---------- MATERIAL
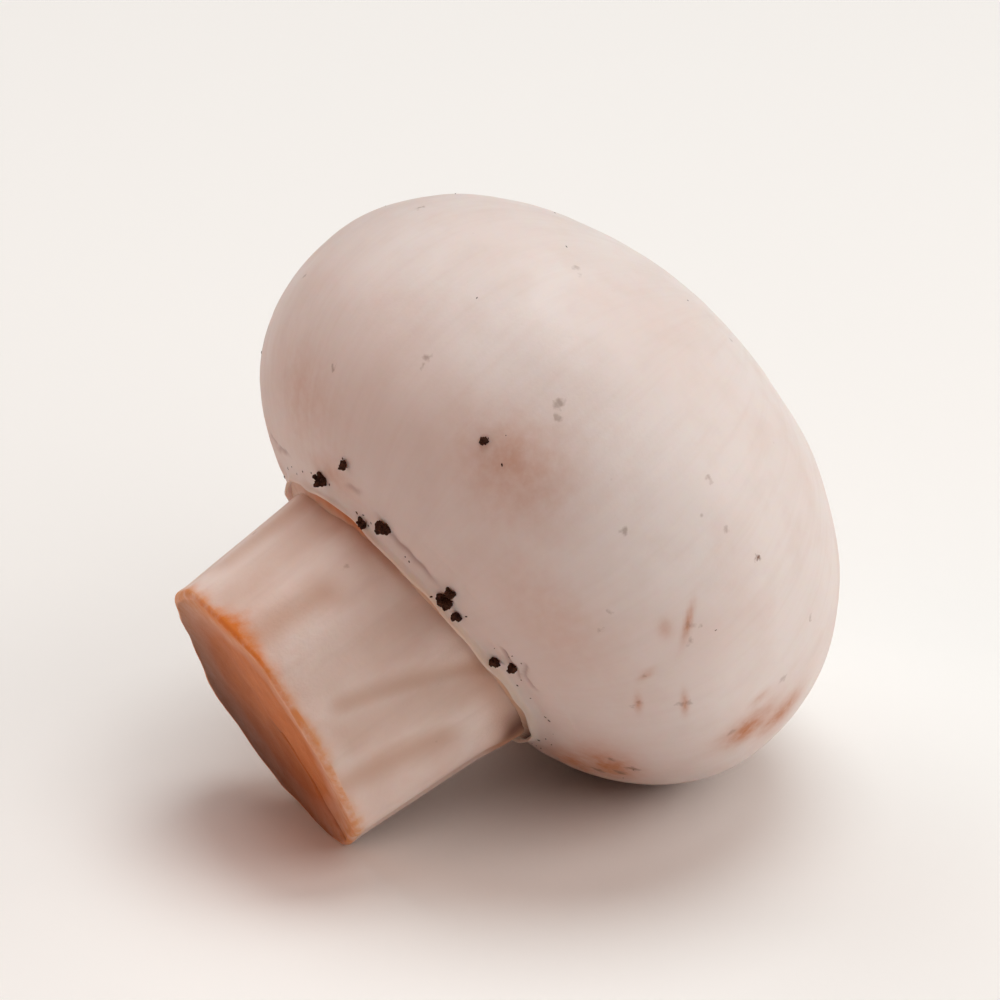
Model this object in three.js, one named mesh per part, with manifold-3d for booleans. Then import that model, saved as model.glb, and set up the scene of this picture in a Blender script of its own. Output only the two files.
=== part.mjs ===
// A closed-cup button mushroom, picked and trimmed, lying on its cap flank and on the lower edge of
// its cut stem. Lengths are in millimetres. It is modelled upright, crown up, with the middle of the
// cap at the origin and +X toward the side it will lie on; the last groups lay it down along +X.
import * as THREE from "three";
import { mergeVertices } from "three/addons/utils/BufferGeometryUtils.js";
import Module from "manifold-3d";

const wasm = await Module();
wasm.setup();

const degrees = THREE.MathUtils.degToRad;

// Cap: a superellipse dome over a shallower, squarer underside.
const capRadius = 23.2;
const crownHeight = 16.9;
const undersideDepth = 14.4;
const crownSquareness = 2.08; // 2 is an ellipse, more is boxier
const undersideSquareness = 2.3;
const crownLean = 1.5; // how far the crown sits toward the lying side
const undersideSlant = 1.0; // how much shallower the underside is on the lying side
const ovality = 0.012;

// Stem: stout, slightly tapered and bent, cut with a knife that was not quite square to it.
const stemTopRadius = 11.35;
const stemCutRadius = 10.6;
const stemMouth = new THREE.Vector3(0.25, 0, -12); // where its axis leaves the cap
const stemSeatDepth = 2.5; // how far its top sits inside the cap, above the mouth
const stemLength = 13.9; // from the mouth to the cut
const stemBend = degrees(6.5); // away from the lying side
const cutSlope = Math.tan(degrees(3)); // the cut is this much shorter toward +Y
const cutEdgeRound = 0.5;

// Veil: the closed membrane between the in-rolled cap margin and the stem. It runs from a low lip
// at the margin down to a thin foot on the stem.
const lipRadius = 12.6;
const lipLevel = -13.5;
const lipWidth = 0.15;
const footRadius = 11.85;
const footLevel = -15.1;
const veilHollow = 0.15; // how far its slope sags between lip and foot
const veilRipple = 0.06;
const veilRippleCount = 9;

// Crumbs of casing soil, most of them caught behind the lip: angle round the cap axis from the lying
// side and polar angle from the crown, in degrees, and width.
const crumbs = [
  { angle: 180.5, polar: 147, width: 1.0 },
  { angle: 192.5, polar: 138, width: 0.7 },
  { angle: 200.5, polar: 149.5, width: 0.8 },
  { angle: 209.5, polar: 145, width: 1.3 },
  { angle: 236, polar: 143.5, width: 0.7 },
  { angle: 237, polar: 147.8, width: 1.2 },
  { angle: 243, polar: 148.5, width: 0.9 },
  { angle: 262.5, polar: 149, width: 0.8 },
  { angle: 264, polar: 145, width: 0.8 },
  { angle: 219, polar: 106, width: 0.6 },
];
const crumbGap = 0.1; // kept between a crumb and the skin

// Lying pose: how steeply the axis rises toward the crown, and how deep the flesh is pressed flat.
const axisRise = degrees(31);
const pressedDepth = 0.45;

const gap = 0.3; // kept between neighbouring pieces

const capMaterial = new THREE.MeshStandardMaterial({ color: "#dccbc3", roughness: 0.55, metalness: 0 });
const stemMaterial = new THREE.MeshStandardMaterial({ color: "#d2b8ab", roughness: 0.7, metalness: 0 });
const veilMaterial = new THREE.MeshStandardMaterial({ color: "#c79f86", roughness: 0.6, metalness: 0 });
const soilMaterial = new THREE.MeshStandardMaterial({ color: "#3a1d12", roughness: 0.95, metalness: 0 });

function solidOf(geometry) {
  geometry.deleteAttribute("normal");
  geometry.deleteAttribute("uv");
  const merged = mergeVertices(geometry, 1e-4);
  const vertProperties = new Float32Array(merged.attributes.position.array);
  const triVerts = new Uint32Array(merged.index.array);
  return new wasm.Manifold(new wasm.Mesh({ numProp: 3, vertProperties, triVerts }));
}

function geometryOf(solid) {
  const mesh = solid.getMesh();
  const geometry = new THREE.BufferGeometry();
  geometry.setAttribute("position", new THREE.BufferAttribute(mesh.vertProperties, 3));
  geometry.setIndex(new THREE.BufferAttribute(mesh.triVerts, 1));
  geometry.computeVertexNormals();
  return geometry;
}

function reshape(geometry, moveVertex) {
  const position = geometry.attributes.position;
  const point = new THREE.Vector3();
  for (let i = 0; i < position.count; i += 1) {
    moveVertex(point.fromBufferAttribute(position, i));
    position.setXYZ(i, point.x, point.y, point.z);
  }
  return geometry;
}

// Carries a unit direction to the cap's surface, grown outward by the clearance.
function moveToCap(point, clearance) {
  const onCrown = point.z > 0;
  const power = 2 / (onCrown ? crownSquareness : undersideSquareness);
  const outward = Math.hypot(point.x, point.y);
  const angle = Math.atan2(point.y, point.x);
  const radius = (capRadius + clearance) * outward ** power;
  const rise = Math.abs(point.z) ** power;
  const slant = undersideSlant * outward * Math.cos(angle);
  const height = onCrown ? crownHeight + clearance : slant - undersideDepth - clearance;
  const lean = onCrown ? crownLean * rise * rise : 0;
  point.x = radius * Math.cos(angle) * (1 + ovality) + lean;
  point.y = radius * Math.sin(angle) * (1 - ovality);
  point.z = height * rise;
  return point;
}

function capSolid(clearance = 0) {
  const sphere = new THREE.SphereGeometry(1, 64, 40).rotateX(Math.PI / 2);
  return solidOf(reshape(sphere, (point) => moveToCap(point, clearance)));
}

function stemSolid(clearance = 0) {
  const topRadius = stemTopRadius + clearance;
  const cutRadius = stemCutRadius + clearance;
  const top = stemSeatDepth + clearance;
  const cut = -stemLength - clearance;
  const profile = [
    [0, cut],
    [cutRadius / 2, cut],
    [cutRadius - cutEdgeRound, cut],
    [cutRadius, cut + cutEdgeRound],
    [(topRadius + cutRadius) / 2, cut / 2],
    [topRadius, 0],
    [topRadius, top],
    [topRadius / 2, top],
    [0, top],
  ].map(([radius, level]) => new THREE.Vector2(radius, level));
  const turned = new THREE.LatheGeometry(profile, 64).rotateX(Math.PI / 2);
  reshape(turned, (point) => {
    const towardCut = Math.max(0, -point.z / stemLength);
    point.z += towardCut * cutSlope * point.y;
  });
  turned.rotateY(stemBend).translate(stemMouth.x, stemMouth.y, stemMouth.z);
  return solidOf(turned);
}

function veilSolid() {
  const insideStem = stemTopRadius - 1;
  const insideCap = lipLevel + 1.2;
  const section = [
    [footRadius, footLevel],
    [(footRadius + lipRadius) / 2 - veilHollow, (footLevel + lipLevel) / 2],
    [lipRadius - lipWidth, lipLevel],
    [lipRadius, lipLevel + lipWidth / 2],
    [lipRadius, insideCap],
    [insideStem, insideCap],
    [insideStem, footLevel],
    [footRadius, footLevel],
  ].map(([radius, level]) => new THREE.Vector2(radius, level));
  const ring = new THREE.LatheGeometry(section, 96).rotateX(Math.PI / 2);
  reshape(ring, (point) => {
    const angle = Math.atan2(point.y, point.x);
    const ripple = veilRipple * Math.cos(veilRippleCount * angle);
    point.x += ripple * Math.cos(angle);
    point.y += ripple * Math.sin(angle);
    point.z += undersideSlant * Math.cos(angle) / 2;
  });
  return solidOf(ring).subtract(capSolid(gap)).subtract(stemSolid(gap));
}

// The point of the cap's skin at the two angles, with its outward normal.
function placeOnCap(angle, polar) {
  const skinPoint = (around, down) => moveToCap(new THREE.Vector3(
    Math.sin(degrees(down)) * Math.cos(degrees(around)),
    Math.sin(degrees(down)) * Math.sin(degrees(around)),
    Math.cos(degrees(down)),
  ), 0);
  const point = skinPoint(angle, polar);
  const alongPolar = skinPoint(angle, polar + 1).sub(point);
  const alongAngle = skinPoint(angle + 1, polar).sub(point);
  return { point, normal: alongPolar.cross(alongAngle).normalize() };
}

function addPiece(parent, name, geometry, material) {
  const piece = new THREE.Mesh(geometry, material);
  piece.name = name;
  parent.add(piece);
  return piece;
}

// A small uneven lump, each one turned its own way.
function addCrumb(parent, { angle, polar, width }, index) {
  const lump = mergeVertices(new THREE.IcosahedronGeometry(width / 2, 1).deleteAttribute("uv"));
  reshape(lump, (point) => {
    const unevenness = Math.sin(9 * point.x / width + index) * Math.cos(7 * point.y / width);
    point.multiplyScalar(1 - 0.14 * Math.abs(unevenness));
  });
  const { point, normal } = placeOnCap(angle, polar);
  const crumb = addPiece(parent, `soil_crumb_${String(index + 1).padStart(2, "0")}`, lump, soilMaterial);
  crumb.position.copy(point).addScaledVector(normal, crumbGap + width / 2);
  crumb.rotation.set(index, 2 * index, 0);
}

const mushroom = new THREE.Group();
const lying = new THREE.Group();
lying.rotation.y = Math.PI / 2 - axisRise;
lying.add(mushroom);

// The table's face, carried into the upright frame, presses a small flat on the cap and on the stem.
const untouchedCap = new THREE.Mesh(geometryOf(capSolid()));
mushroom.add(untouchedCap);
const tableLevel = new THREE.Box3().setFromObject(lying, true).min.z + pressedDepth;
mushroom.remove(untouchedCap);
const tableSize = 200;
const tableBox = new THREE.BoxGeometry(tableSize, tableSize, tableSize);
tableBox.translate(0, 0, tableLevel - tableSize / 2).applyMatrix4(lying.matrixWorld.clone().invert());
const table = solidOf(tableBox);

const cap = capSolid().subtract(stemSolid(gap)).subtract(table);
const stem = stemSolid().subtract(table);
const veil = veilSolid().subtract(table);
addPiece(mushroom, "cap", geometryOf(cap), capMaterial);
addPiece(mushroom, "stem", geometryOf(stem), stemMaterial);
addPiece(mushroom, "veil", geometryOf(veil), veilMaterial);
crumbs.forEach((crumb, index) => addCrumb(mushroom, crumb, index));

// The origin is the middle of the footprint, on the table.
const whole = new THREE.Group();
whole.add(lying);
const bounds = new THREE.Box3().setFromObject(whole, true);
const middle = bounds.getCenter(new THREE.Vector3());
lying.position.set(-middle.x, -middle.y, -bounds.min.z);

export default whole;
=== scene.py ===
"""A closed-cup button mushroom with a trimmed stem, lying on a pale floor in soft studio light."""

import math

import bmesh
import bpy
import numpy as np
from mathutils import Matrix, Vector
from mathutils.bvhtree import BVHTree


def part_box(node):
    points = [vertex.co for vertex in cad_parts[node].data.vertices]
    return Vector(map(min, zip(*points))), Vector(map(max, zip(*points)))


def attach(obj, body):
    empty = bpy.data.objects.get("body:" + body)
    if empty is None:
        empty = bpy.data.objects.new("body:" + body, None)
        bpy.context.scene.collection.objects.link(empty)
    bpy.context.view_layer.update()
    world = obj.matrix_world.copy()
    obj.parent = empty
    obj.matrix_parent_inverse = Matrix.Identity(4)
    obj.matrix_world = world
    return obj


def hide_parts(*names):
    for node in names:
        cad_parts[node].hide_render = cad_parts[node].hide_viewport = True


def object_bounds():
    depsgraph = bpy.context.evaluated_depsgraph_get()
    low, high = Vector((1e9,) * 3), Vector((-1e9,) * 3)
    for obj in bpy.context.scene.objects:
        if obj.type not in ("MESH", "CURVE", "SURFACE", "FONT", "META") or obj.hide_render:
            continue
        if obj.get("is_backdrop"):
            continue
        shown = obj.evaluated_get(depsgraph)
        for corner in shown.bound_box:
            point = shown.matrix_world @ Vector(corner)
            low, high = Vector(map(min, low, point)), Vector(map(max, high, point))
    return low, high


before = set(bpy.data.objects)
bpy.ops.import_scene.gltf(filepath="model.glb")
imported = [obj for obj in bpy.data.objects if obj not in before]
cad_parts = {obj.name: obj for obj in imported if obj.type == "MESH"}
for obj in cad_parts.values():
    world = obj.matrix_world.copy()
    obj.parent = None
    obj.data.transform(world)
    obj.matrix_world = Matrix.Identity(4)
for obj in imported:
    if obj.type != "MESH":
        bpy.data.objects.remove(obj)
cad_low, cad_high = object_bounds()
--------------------
PROBLEM DETAILS>
Quote exactly the opening line of the material above and every line after it, up to and including the line that contains "const degrees = THREE.MathUtils.degToRad;".

RESULT OF THE EXERCISE>
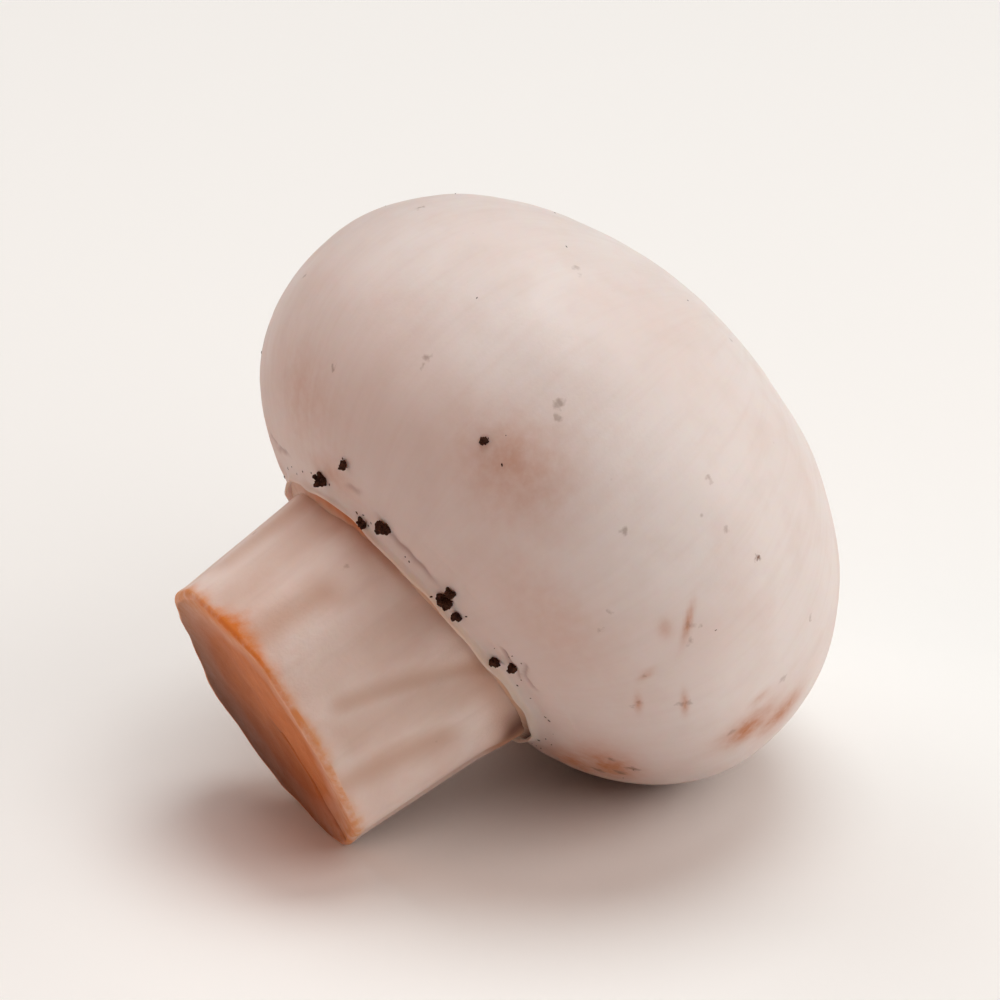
Model this object in three.js, one named mesh per part, with manifold-3d for booleans. Then import that model, saved as model.glb, and set up the scene of this picture in a Blender script of its own. Output only the two files.
=== part.mjs ===
// A closed-cup button mushroom, picked and trimmed, lying on its cap flank and on the lower edge of
// its cut stem. Lengths are in millimetres. It is modelled upright, crown up, with the middle of the
// cap at the origin and +X toward the side it will lie on; the last groups lay it down along +X.
import * as THREE from "three";
import { mergeVertices } from "three/addons/utils/BufferGeometryUtils.js";
import Module from "manifold-3d";

const wasm = await Module();
wasm.setup();

const degrees = THREE.MathUtils.degToRad;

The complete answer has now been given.